Of course, Vreeland is well-known to the folks out here — he was voted Dan’s Papers number one personality in the Hamptons from 2013 to 2016. As a radio performer, he is best known for having hosted “The Afternoon Show” on 102.5 WBAZ FM on Long Island, and as the creator and host of the podcast “Interview with the Artist,” during which he interviewed people such as Cyndi Lauper, Betty Buckley, David Brenner, James Frey, Paula Poundstone, Cheech Marin, and Jane Krakowski, among others.
But lately, his attention has been on the play, and attention it has got. It has garnered a bevy of awards in New York and Sarasota, FL, where Vreeland received an “Outstanding Actor” award last year.
“It’s now in its most developed form,” Vreeland said. “As I was in rehearsal for the New York premiere with Milton Justice, the director, it was mostly cutting and pasting — moving things around. I added music; now there are four songs. It’s me right out of drama school — idealistic, very green, very naïve.”
But the actor — “I was such a people pleaser, with a wounded sense of self with a lack of self-worth” — took a job on a cruise ship, and it was there that the nervous breakdown began. “I was out of control. I was feeling like I had lost control. Yes, it’s about mental illness, but more than that, it’s about this particular breakdown, and looking back on it from the perspective of now, and trying to understand exactly what happened to me.”

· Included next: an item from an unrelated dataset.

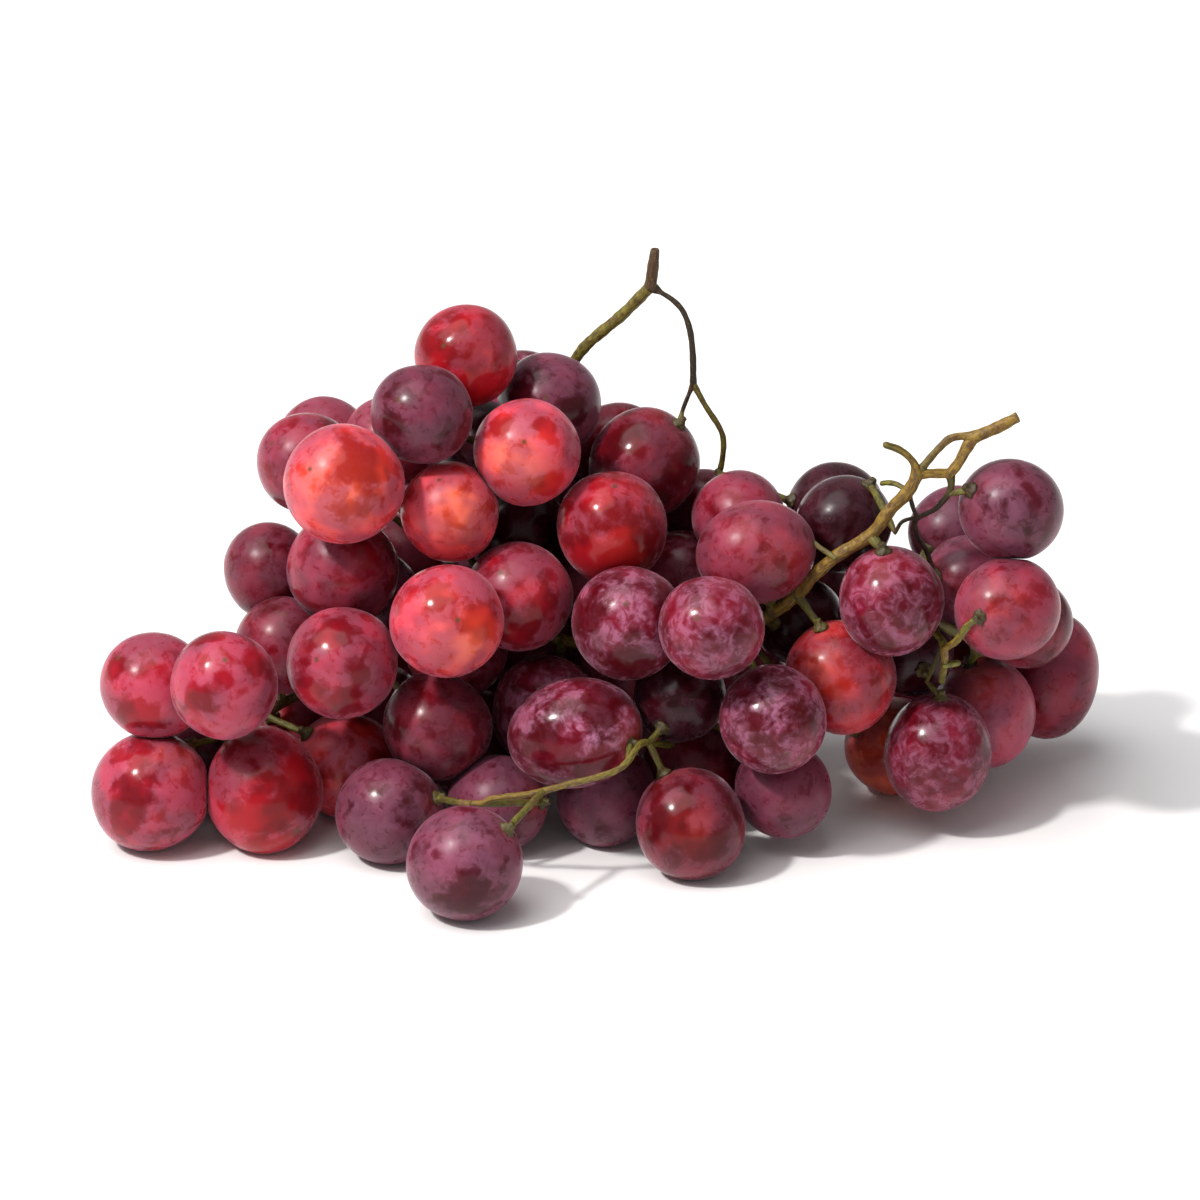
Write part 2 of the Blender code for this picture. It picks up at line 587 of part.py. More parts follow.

There are plenty of laughs too. “Cruise ships are just inherently funny,” Vreeland said. “You’re in Vegas, but the ground is moving. Like an earthquake in the entertainment capital of the world. Couple that with a breakdown . . .” He laughed. “And when I went back a few years later and looked at my journals, I realized there was a show here. It shows the nature of a downward spiral. All the signs were there. It was just a matter of filling in the blanks.”
Audience members have approached Vreeland and opened up to him about their own mental glitches as well. “Look, when you relive your nervous breakdown on stage for an audience, they feel safe confiding in you. And that means so much to me,” he said.